• _STATED GOAL_: Nothing may be dropped or altered: reproduce all the data.
***** MATERIAL PROVIDED *****
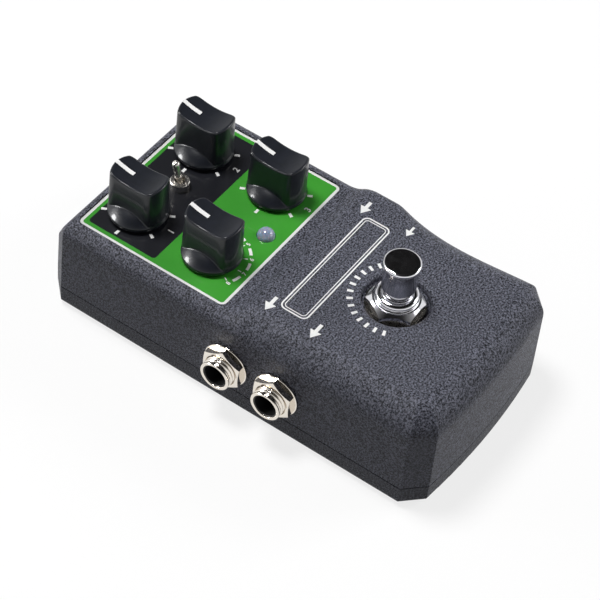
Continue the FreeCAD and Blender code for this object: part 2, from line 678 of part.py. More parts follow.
def make_shell_blank():
    """The solid outer form: drafted walls, two decks and the S-curved ramp between them."""
    body = new_body("shell_blank")
    outline = make_sketch(body, "shell_plan", "XY_Plane", shell_bottom)
    draw_outline(outline, *case_outline())
    pad(body, outline, front_deck - shell_bottom, taper=-wall_draft)

    ramp = make_sketch(body, "shell_ramp", "YZ_Plane")
    half_run = ramp_length / 2
    half_rise = front_deck_rise / 2
    bend = (half_run * half_run + half_rise * half_rise) / (half_rise * 2)
    beyond = rear + cut_past
    above = front_deck + cut_past
    draw_outline(ramp, [
        (ramp_front, front_deck), (ramp_front + half_run, front_deck - half_rise),
        (ramp_rear, rear_deck), (beyond, rear_deck), (beyond, above), (ramp_front, above),
    ], {0: -bend, 1: bend})
    pocket(body, ramp, case_width + cut_past, both=True)
    return body


def round_blank(blank):
    """Top edges whose rounding grows along the ramp from the rear deck's to the front deck's."""
    doc.recompute()
    start, end = number(ramp_rear), number(ramp_front)
    small, large = number(rear_edge_round), number(front_edge_round)

    def radius_at(y):
        share = min(max((start - y) / (start - end), 0), 1)
        return small + (large - small) * share

    rounded = doc.addObject("Part::Fillet", "shell_rounded")
    rounded.Base = blank
    edges = []
    for i, edge in enumerate(blank.Shape.Edges):
        low, high = lifts(blank.Shape, edge)
        if low < WALL_LIFT < high and edge.BoundBox.ZMin > number(shell_bottom) + 0.01:
            ends = [edge.valueAt(at).y for at in (edge.FirstParameter, edge.LastParameter)]
            edges.append((i + 1, radius_at(ends[0]), radius_at(ends[1])))
    rounded.Edges = edges
    doc.recompute()
    return rounded


def slope_rear(body):
    """The slope behind the plate, rounded where it meets the deck, the rear wall and the cut corners."""
    slope = make_sketch(body, "shell_slope", "YZ_Plane")
    run = slope_flat / root(slope_fall * slope_fall + 1)
    beyond = rear + cut_past
    above = front_deck + cut_past
    draw_outline(slope, [
        (slope_y - slope_flat, rear_deck), (slope_y + run, rear_deck - run * slope_fall),
        (beyond, rear_deck - (beyond - slope_y) * slope_fall), (beyond, above), (slope_y - slope_flat, above),
    ], {0: -slope_round})
    pocket(body, slope, case_width + cut_past, both=True)
    slope_lift = math.cos(math.radians(number(slope_angle)))

    def round_slope(edge):
        low, high = lifts(body.Tip.Shape, edge)
        return low < WALL_LIFT and abs(high - slope_lift) < 0.01

    round_edges(body, "shell_slope_edges", slope_edge_round, round_slope)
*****
• _RESULT OF THIS EXERCISE_:
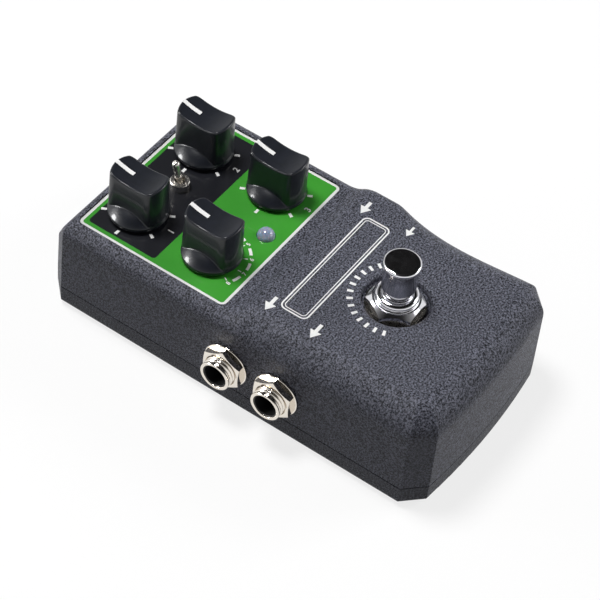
Continue the FreeCAD and Blender code for this object: part 2, from line 678 of part.py. More parts follow.
def make_shell_blank():
    """The solid outer form: drafted walls, two decks and the S-curved ramp between them."""
    body = new_body("shell_blank")
    outline = make_sketch(body, "shell_plan", "XY_Plane", shell_bottom)
    draw_outline(outline, *case_outline())
    pad(body, outline, front_deck - shell_bottom, taper=-wall_draft)

    ramp = make_sketch(body, "shell_ramp", "YZ_Plane")
    half_run = ramp_length / 2
    half_rise = front_deck_rise / 2
    bend = (half_run * half_run + half_rise * half_rise) / (half_rise * 2)
    beyond = rear + cut_past
    above = front_deck + cut_past
    draw_outline(ramp, [
        (ramp_front, front_deck), (ramp_front + half_run, front_deck - half_rise),
        (ramp_rear, rear_deck), (beyond, rear_deck), (beyond, above), (ramp_front, above),
    ], {0: -bend, 1: bend})
    pocket(body, ramp, case_width + cut_past, both=True)
    return body


def round_blank(blank):
    """Top edges whose rounding grows along the ramp from the rear deck's to the front deck's."""
    doc.recompute()
    start, end = number(ramp_rear), number(ramp_front)
    small, large = number(rear_edge_round), number(front_edge_round)

    def radius_at(y):
        share = min(max((start - y) / (start - end), 0), 1)
        return small + (large - small) * share

    rounded = doc.addObject("Part::Fillet", "shell_rounded")
    rounded.Base = blank
    edges = []
    for i, edge in enumerate(blank.Shape.Edges):
        low, high = lifts(blank.Shape, edge)
        if low < WALL_LIFT < high and edge.BoundBox.ZMin > number(shell_bottom) + 0.01:
            ends = [edge.valueAt(at).y for at in (edge.FirstParameter, edge.LastParameter)]
            edges.append((i + 1, radius_at(ends[0]), radius_at(ends[1])))
    rounded.Edges = edges
    doc.recompute()
    return rounded


def slope_rear(body):
    """The slope behind the plate, rounded where it meets the deck, the rear wall and the cut corners."""
    slope = make_sketch(body, "shell_slope", "YZ_Plane")
    run = slope_flat / root(slope_fall * slope_fall + 1)
    beyond = rear + cut_past
    above = front_deck + cut_past
    draw_outline(slope, [
        (slope_y - slope_flat, rear_deck), (slope_y + run, rear_deck - run * slope_fall),
        (beyond, rear_deck - (beyond - slope_y) * slope_fall), (beyond, above), (slope_y - slope_flat, above),
    ], {0: -slope_round})
    pocket(body, slope, case_width + cut_past, both=True)
    slope_lift = math.cos(math.radians(number(slope_angle)))

    def round_slope(edge):
        low, high = lifts(body.Tip.Shape, edge)
        return low < WALL_LIFT and abs(high - slope_lift) < 0.01

    round_edges(body, "shell_slope_edges", slope_edge_round, round_slope)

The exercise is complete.